The couple risk their lives — and that of their young son — even as leading Nazi zoologist Lutz Heck conducts animal experiments at the zoo to resurrect an ancient German breed of bull. All the while, Antonina empathetically cares for their Jewish “guests” as Jan clandestinely works for the Polish underground, spiriting away Jews from the Warsaw ghetto.

“Many times we celebrate heroes who use violence and aggression,” Chastain said in the recent interview. “I was drawn to Antonina because her weapon, or tool of choice, was compassion and love.”

In the film, animals are often treated like humans — at least by the Zabinskis — and humans like animals, Chastain noted. In one scene, a man and woman stand just outside the Warsaw ghetto and snap a photo of the Jews inside, “as if they are at the zoo,” she said.

Ackerman, an acclaimed author and naturalist who sold the film rights to “The Zookeeper’s Wife” eight years ago, knew Chastain was right for the part when she heard the actress had visited Auschwitz as part of her research for the movie.

“She went because she wanted to know what was at stake for Antonina,” Ackerman recalled in an interview from her home in Ithaca, N.Y. “She brought that complete immersion in the story to her role.”

Ackerman, 68, has harbored a love for animals and nature since she was a young girl in Waukegan, Ill. She discovered Antonina’s story while researching an endangered ancient breed of Polish horses for a prospective article in National Geographic around 2000.

“I felt like I needed to see the horses, and also to find out more about my Jewish heritage in Poland,” said Ackerman, whose grandfather fled that country before the Holocaust.

While trying to arrange a trip, Ackerman learned that her Polish neighbor had an uncle who had been a veterinarian at the Warsaw Zoo during the war.
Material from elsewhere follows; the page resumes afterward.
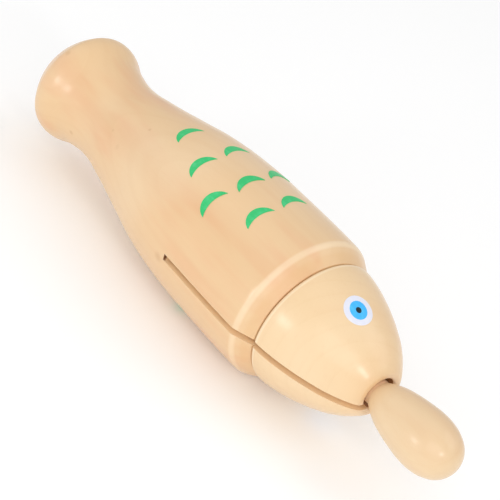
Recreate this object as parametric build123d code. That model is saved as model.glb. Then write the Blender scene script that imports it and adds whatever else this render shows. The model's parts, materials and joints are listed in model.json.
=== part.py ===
from build123d import *
import os
from math import cos, radians, sin

# A turned wooden fish with a saw slit round its front half, and the beater kept in its mouth.
# Millimetres. X is the turning axis, from the tail end (x = 0) towards the mouth.
# Z is square to the saw slit, on the side of the painted eye. Y is across the fish, along the slit.

# Outline of the turned fish: stations along the axis and radii.
tail_end_radius = 6.0
flare_x, flare_radius = 14.0, 20.7
neck_x, neck_radius = 35.5, 16.4
belly_x, belly_radius = 131.0, 27.5
shoulder_x, shoulder_radius = 140.1, 27.2
gill_x, gill_radius = 146.5, 23.3
gill_lip_x, gill_lip_radius = 147.8, 23.9
nose_x, nose_radius = 181.3, 8.0

# Hollows.
chamber_radius, chamber_start = 17.0, 66.0
chamber_corner = 6.0
spigot_length, spigot_gap = 8.0, 0.05
head_cavity_radius, head_cavity_end = 12.5, 168.5
mouth_radius, mouth_lip = 5.8, 0.7

# The saw slit, full width, with a drilled hole of its own width at its rear end.
slit_end_x, slit_top, slit_bottom = 102.8, -3.1, -5.5
slit_width = slit_top - slit_bottom

# The beater: a dowel glued in an egg-shaped head. It lies a little off the axis in its loose hole.
stick_radius, stick_inside = 4.5, 106.0
stick_chamfer = 0.8
socket_depth = 14.0
beater_offset_y, beater_offset_z = -0.9, 0.55
beater_slope_y, beater_slope_z = 0.01, 0.01
egg_gap = 0.6
heel_radius = 4.75
egg_length, egg_radius = 34.9, 9.9

# Paint, let flush into the wood.
paint_depth = 0.25
film_reach = 4.0           # how far an outline is pushed through the curved surface, each way
eye_x, eye_angle = 163.5, 77.5
eye_size, iris_size, pupil_size = (10.2, 9.8), (6.5, 6.0), (2.1, 1.9)   # along the fish, and around it
eye_lean = -20.0
# Each mark's station and its angle from the slit's side (-Y): columns of 2, 3, 2 and 1, placed by hand.
mark_places = [(121.6, 61.0), (120.6, 92.0), (106.8, 45.0), (107.6, 75.2), (105.9, 105.8),
               (91.9, 58.7), (91.0, 90.6), (75.5, 73.0)]
mark_half_width, mark_outer_rise, mark_inner_rise = 5.6, 4.5, 1.45
mark_lean = 5.5            # degrees that the marks lean forward on the slit's side

# Length by which a cutting tool passes the wood.
overshoot = 10.0


def body_line(inset=0.0):
    """Outer line of tail and belly, from the tail end to the gill, drawn inwards by an inset."""
    def at(x, radius):
        return (x, radius - inset)

    tail = Spline(at(0, tail_end_radius), at(4.0, 11.6), at(10.4, 18.7), at(flare_x, flare_radius),
                  tangents=[(0.7, 1), (1, 0)])
    waist = Spline(at(flare_x, flare_radius), at(25.2, 17.7), at(neck_x, neck_radius),
                   tangents=[(1, 0), (1, 0)])
    belly = Spline(at(neck_x, neck_radius), at(49.2, 18.4), at(64.2, 21.7), at(77.4, 24.6),
                   at(95.2, 26.75), at(belly_x, belly_radius), tangents=[(1, 0), (1, 0)])
    shoulder = TangentArc(at(belly_x, belly_radius), at(shoulder_x, shoulder_radius), tangent=(1, 0))
    bevel = ThreePointArc(at(shoulder_x, shoulder_radius), at(143.5, 25.6), at(gill_x, gill_radius))
    return tail + waist + belly + shoulder + bevel


def head_line(inset=0.0):
    """Outer line of the head, from the gill to the nose."""
    def at(x, radius):
        return (x, radius - inset)

    bevel = Line(at(gill_x, gill_radius), at(gill_lip_x, gill_lip_radius))
    dome = Spline(at(gill_lip_x, gill_lip_radius), at(153.5, 23.1), at(159.0, 21.65),
                  at(164.0, 19.9), at(168.5, 17.95), at(172.8, 15.7), at(178.9, 11.0),
                  at(nose_x, nose_radius), tangents=[(1, -0.05), (0.5, -1)])
    return bevel + dome


def turned(line, start, end):
    """Solid of revolution under a line, between two stations on the axis."""
    closing = Polyline(line @ 1, (end, 0), (start, 0), line @ 0)
    return revolve(make_face(line + closing), Axis.X)


def rod(radius, start, end):
    """Round rod on the turning axis."""
    return Pos(start, 0, 0) * (Rot(0, 90, 0) * Cylinder(radius, end - start,
                               align=(Align.CENTER, Align.CENTER, Align.MIN)))


def slit():
    length = nose_x + overshoot - slit_end_x
    across = 2 * (belly_radius + overshoot)
    blade = Pos(slit_end_x, 0, slit_bottom) * Box(length, across, slit_width,
                                                  align=(Align.MIN, Align.CENTER, Align.MIN))
    hole = Pos(slit_end_x, 0, (slit_top + slit_bottom) / 2) * (
        Rot(90, 0, 0) * Cylinder(slit_width / 2, across))
    return blade + hole


def half_space(above):
    """Block that holds one half of the head: above the slit, or below it."""
    size = 4 * belly_radius
    if above:
        return Pos(gill_x, 0, slit_top) * Box(size, size, size, align=(Align.CENTER, Align.CENTER, Align.MIN))
    return Pos(gill_x, 0, slit_bottom) * Box(size, size, size, align=(Align.CENTER, Align.CENTER, Align.MAX))


def body_solid():
    chamber = rod(chamber_radius, chamber_start, gill_x + overshoot)
    chamber = fillet(chamber.edges().sort_by(Axis.X)[0], chamber_corner)
    return turned(body_line(), 0, gill_x) - chamber - slit()


def head_solid():
    """The whole head before it is sawn: dome, spigot, cavity and mouth."""
    spigot = rod(chamber_radius - spigot_gap, gill_x - spigot_length, gill_x)
    cavity = rod(head_cavity_radius, gill_x - spigot_length, head_cavity_end)
    cavity = fillet(cavity.edges().sort_by(Axis.X)[-1], chamber_corner)
    mouth = rod(mouth_radius, head_cavity_end - overshoot, nose_x + overshoot)
    head = turned(head_line(), gill_x, nose_x) + spigot - cavity - mouth
    lip = head.edges().filter_by(GeomType.CIRCLE).sort_by(Axis.X)[-2:].sort_by(SortBy.RADIUS)[0]
    return fillet(lip, mouth_lip)


def skin(line, start, end):
    """The outermost layer of a turned solid, as deep as the paint."""
    return turned(line(), start, end) - turned(line(paint_depth), start, end)


def radius_at(line, x):
    crossing = line().intersect(Line((x, 0), (x, 2 * belly_radius)))
    return max(point.Y for point in (crossing if isinstance(crossing, list) else [crossing]))


def surface_plane(line, x, angle):
    """Plane on the wood at a station, with its X along the axis and its Z out of the wood."""
    radius = radius_at(line, x)
    rise = radius_at(line, x + 1) - radius
    outward = Vector(0, -cos(radians(angle)), sin(radians(angle)))
    forward = (Vector(1, 0, 0) + rise * outward).normalized()
    around = Vector(0, sin(radians(angle)), cos(radians(angle)))
    return Plane(Vector(x, 0, 0) + radius * outward, x_dir=forward, z_dir=forward.cross(around))


def crescent():
    """Scale mark: two arcs between its tips, bulging towards the tail."""
    tip_a = (0, -mark_half_width)
    tip_b = (0, mark_half_width)
    outer = ThreePointArc(tip_a, (-mark_outer_rise, 0), tip_b)
    inner = ThreePointArc(tip_b, (-mark_inner_rise, 0), tip_a)
    return make_face(outer + inner)


def oval(size):
    """Outline of an eye part, a little longer along the fish."""
    return Rot(0, 0, eye_lean) * Ellipse(size[0] / 2, size[1] / 2)


def painted(face, plane, layer):
    """Film of paint: a flat outline pushed square into the wood's outer layer."""
    return extrude(plane * face, film_reach, both=True) & layer


def eye_films():
    plane = surface_plane(head_line, eye_x, eye_angle)
    layer = skin(head_line, gill_x, nose_x)
    faces = {
        "eye_white": oval(eye_size) - oval(iris_size),
        "eye_iris": oval(iris_size) - oval(pupil_size),
        "eye_pupil": oval(pupil_size),
    }
    return {name: painted(face, plane, layer) for name, face in faces.items()}


def mark_films():
    layer = skin(body_line, 0, gill_x)
    outline = Rot(0, 0, mark_lean) * crescent()
    return {f"scale_mark_{number}": painted(outline, surface_plane(body_line, x, angle), layer)
            for number, (x, angle) in enumerate(mark_places, start=1)}


def beater_place():
    """The beater's own frame: origin at the nose, Z outwards along the stick."""
    direction = Vector(1, beater_slope_y, beater_slope_z)
    return Plane(Vector(nose_x, beater_offset_y, beater_offset_z), x_dir=(0, 1, 0), z_dir=direction)


def beater_stick():
    dowel = Pos(0, 0, -stick_inside) * Cylinder(
        stick_radius, stick_inside + egg_gap + socket_depth, align=(Align.CENTER, Align.CENTER, Align.MIN))
    return beater_place() * chamfer(dowel.edges().filter_by(GeomType.CIRCLE), stick_chamfer)


def beater_head():
    """Egg turned about the stick, blunt towards its tip, with the socket for the stick."""
    flank = Spline((heel_radius, 0), (5.75, 1.9), (6.85, 4.2), (7.6, 6.3), (8.4, 9.5), (9.35, 14.8),
                   (egg_radius, 20.2), tangents=[(0.25, 1), (0, 1)])
    tip = Spline((egg_radius, 20.2), (9.6, 25.0), (8.5, 28.7), (6.5, 31.9), (3.3, 34.1), (0, egg_length),
                 tangents=[(0, 1), (-1, 0)])
    closing = Polyline((0, egg_length), (0, 0), (heel_radius, 0))
    egg = revolve(Plane.XZ * make_face(flank + tip + closing), Axis.Z)
    socket = Cylinder(stick_radius, 2 * socket_depth)
    return beater_place() * Pos(0, 0, egg_gap) * (egg - socket)


body_shell = body_solid()
head = head_solid()
head_upper = head & half_space(above=True)
lower_jaw = head & half_space(above=False)

films_top = eye_films() | mark_films()
films_under = {name: Rot(180, 0, 0) * film for name, film in films_top.items()}

for films, jaw in ((films_top, "upper"), (films_under, "lower")):
    for name, film in films.items():
        if name.startswith("scale"):
            body_shell -= film
        elif jaw == "upper":
            head_upper -= film
        else:
            lower_jaw -= film

nodes = {
    "body_shell": body_shell,
    "head_upper": head_upper,
    "lower_jaw": lower_jaw,
    "beater_stick": beater_stick(),
    "beater_head": beater_head(),
}
nodes |= {f"{name}_top": film for name, film in films_top.items()}
nodes |= {f"{name}_under": film for name, film in films_under.items()}

os.makedirs("parts", exist_ok=True)
for name, shape in nodes.items():
    export_step(shape, f"parts/{name}.step")
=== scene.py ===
import json
import math

import bpy
from mathutils import Matrix, Vector


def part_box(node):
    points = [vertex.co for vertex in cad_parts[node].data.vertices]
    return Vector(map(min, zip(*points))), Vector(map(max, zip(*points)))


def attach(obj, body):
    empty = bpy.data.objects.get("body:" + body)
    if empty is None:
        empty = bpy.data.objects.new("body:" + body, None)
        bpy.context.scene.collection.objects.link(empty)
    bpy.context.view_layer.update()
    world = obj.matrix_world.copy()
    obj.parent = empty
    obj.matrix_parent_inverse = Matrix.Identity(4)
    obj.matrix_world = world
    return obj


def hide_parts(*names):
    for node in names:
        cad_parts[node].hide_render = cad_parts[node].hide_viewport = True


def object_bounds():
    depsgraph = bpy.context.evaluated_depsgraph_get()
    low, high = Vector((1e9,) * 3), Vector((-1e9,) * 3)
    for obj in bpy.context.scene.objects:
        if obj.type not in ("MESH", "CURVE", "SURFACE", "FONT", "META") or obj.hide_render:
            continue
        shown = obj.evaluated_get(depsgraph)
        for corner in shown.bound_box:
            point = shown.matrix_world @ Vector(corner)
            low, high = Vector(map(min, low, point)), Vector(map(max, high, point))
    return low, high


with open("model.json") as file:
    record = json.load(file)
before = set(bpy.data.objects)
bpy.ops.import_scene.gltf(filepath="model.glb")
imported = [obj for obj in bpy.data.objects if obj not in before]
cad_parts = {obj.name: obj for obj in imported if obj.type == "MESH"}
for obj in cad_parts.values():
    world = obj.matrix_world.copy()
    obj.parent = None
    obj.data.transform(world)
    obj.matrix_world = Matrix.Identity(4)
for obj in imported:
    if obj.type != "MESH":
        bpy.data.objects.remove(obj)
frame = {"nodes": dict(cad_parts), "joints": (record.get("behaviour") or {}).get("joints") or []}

cadLow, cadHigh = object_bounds()   # the CAD box, before any piece stands in

mm = 0.001
micron = 0.000001
origin = Vector((0, 0, 0))
turningAxis = Vector((1, 0, 0))
nodes = frame["nodes"]


# working in the viewport's way: one piece active, faces and edges picked by place

def deselectAll():
    if bpy.context.object and bpy.context.object.mode != "OBJECT":
        bpy.ops.object.mode_set(mode="OBJECT")
    bpy.ops.object.select_all(action="DESELECT")


def makeActive(piece):
    deselectAll()
    piece.select_set(True)
    bpy.context.view_layer.objects.active = piece


def editAll(piece):
    makeActive(piece)
    bpy.ops.object.mode_set(mode="EDIT")
    bpy.ops.mesh.select_all(action="SELECT")


def editEdges(piece, wanted):
    # opens the piece in edit mode with only the wanted edges selected
    makeActive(piece)
    bpy.ops.object.mode_set(mode="EDIT")
    bpy.ops.mesh.select_mode(type="EDGE")
    bpy.ops.mesh.select_all(action="DESELECT")
    bpy.ops.object.mode_set(mode="OBJECT")
    corners = piece.data.vertices
    for edge in piece.data.edges:
        ends = [corners[i].co for i in edge.vertices]
        edge.select = wanted(*ends)
    bpy.ops.object.mode_set(mode="EDIT")


def leaveEdit():
    bpy.ops.object.mode_set(mode="OBJECT")


def applyModifier(piece, kind, settings):
    modifier = piece.modifiers.new(kind.title(), kind)
    for name, value in settings.items():
        setattr(modifier, name, value)
    makeActive(piece)
    bpy.ops.object.modifier_apply(modifier=modifier.name)


def settlePlace(piece):
    makeActive(piece)
    bpy.ops.object.transform_apply(location=True, rotation=True, scale=True)


lathe = dict(
    steps=160,          # divisions round the axis
    perSpan=9,          # divisions between two outline points
    weld=5 * micron,
)


def turnOnLathe(name, outline, closed):
    # outline points are (x, radius, corner) in millimetres; the profile is a Bezier line spun about X
    deselectAll()
    bpy.ops.curve.primitive_bezier_curve_add(location=origin)
    profile = bpy.context.object
    line = profile.data.splines[0]
    line.bezier_points.add(len(outline) - len(line.bezier_points))
    for point, (x, radius, corner) in zip(line.bezier_points, outline):
        point.co = (x * mm, radius * mm, 0)
        point.handle_left_type = "VECTOR" if corner else "AUTO"
        point.handle_right_type = "VECTOR" if corner else "AUTO"
    line.use_cyclic_u = closed
    line.resolution_u = lathe["perSpan"]
    makeActive(profile)
    bpy.ops.object.convert(target="MESH")
    piece = bpy.context.object
    piece.name = name
    piece.data.name = name
    editAll(piece)
    bpy.ops.mesh.remove_doubles(threshold=lathe["weld"])
    bpy.ops.mesh.spin(steps=lathe["steps"], angle=2 * math.pi, center=origin, axis=turningAxis)
    bpy.ops.mesh.select_all(action="SELECT")
    bpy.ops.mesh.remove_doubles(threshold=lathe["weld"])
    bpy.ops.mesh.normals_make_consistent(inside=False)
    leaveEdit()
    return piece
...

He told her that the zookeeper’s wife had kept journals of her experiences. Upon Ackerman’s request, he was able to procure those writings from stacks of old books at the zoo. Ackerman asked the man’s niece to translate the journals and was riveted by Antonina’s story, which she likened to that of Holocaust rescuer Oskar Schindler, who was feted in Steven Spielberg’s Academy Award-winning film, “Schindler’s List.”

“But Antonina’s story had fallen through the cracks of history,” Ackerman said, “which is why I wanted to tell it.”

Ackerman also was drawn by the fact that Antonina “had not only taken in orphaned animals, but orphaned people as well.”

The author theorized that the Russian-born Antonina may have become more attuned to human behavior because her parents were murdered during the Russian Revolution of 1917.

“Children who lose their parents can become hyper-sensitized, because they need to know whether they will be protected if they are in danger,” Ackerman said. “So they learn how to read people very well.”

“Antonina could calm animals, and she also knew she could apply that to human animals,” Ackerman said of her heroine’s approach to Nazi predators.

Would Chastain have been willing to risk her life to save others, like her character?

“To quickly say, ‘Oh yes, I could do that,’ undermines and devalues the actual sacrifices that Antonina made,” she said. “I absolutely hope and dream that we’re never in a situation where that’s going to be tested. But if ever we are, and I can stand up for people the way that she did, that would be wonderful.”

“The Zookeeper’s Wife” will open in theaters on March 31.